Le Prince Fouad, plus tard devenu roi, venait de fonder l’Université Égyptienne, une hardie nouveauté qui n’étonnait pas trop de sa part. Il me pria d’inaugurer la salle de conférences de cette université par une causerie exclusivement réservée aux harems, manifestation sans précédent.

Je n’avais jamais fait de conférences de ma vie. Parler pour la première fois devant un auditoire, c’est déjà beaucoup ; mais, quand, de cet auditoire, on ignore absolument tout ; quand on sent, en outre, peser sur ses épaules le grand honneur qu’on vous a fait de vous choisir pour représenter la parole française en pays aussi solennel que lointain, l’aventure devient redoutable.

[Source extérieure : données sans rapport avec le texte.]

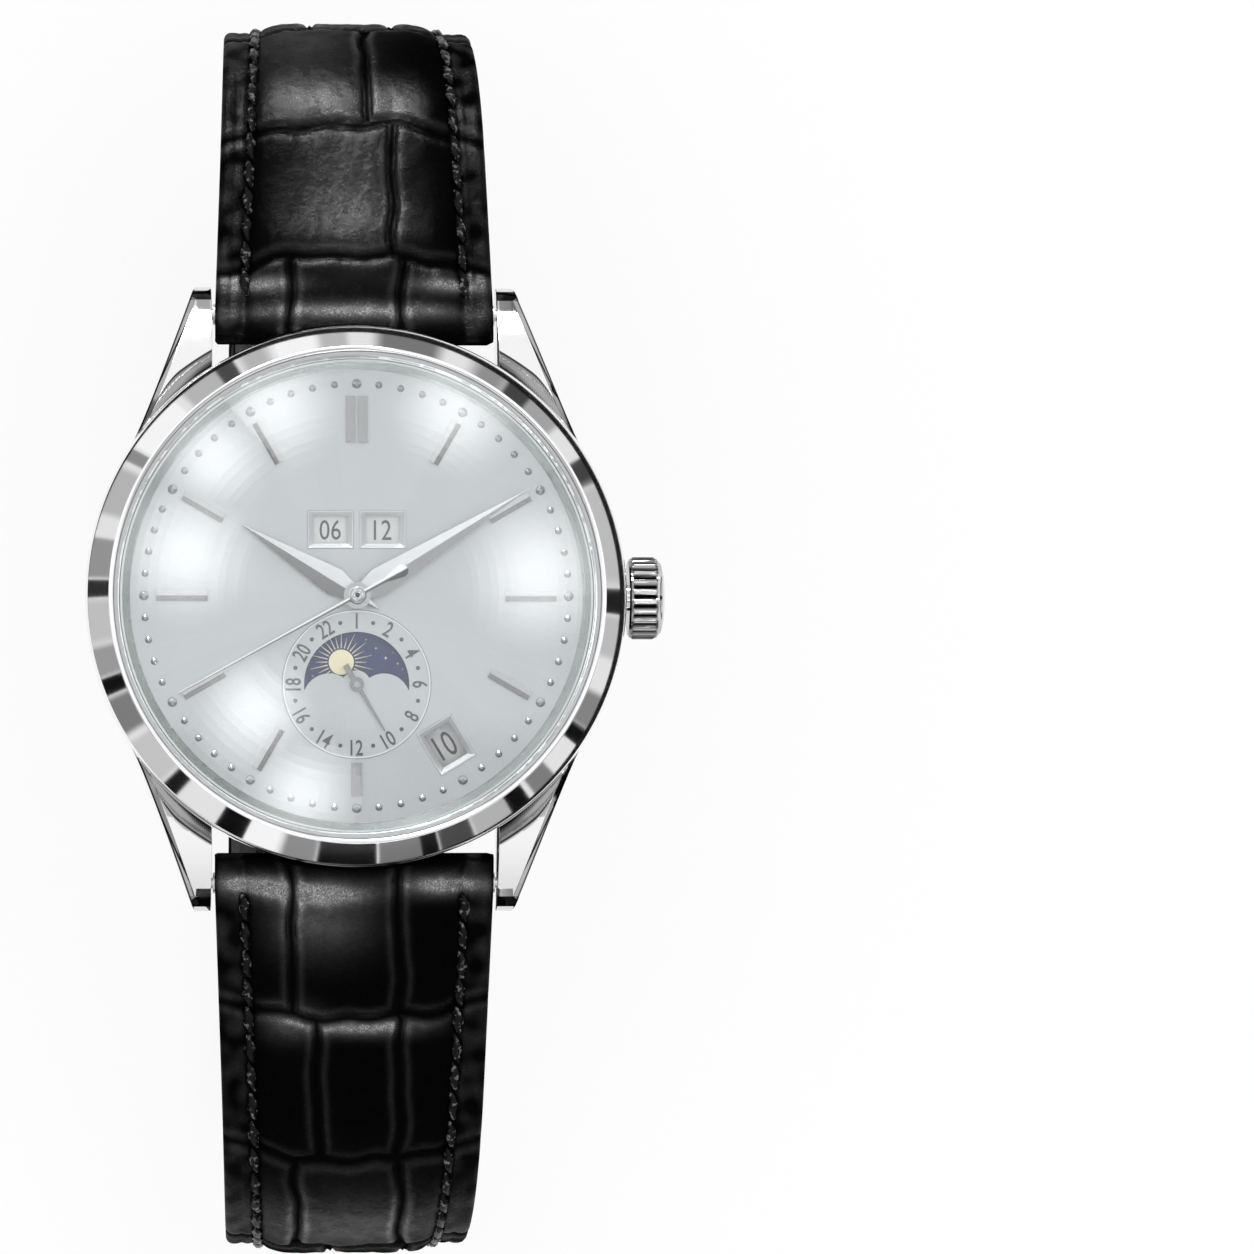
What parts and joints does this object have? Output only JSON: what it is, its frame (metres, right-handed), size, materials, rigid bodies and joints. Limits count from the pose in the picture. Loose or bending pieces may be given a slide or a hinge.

Dans le jardin de l’Université je dus passer entre deux rangs d’eunuques, ceux de ces dames. Au premier coup d’œil sur la salle, de me voir attendue par tous les blancs voiles du visage et tous les yachemacks du Caire, je fus d’abord assez glacée. Une assemblée de sphinx, c’est impressionnant.

J’avais décidé de parler à ces harems… des harems fréquentés ailleurs. L’attention pleine d’intelligence et de bienveillance avec laquelle je fus écoutée dès les premiers mots me réconforta sans attendre, et je pus tout de suite abandonner mes notes écrites pour parler librement, cordialement, sans autres guides que mes souvenirs encore si proches de l’Afrique Mineure et de la Turquie.

Dès le lendemain de cette séance sensationnelle, je commençai de tourbillonner dans les salons des dames turques.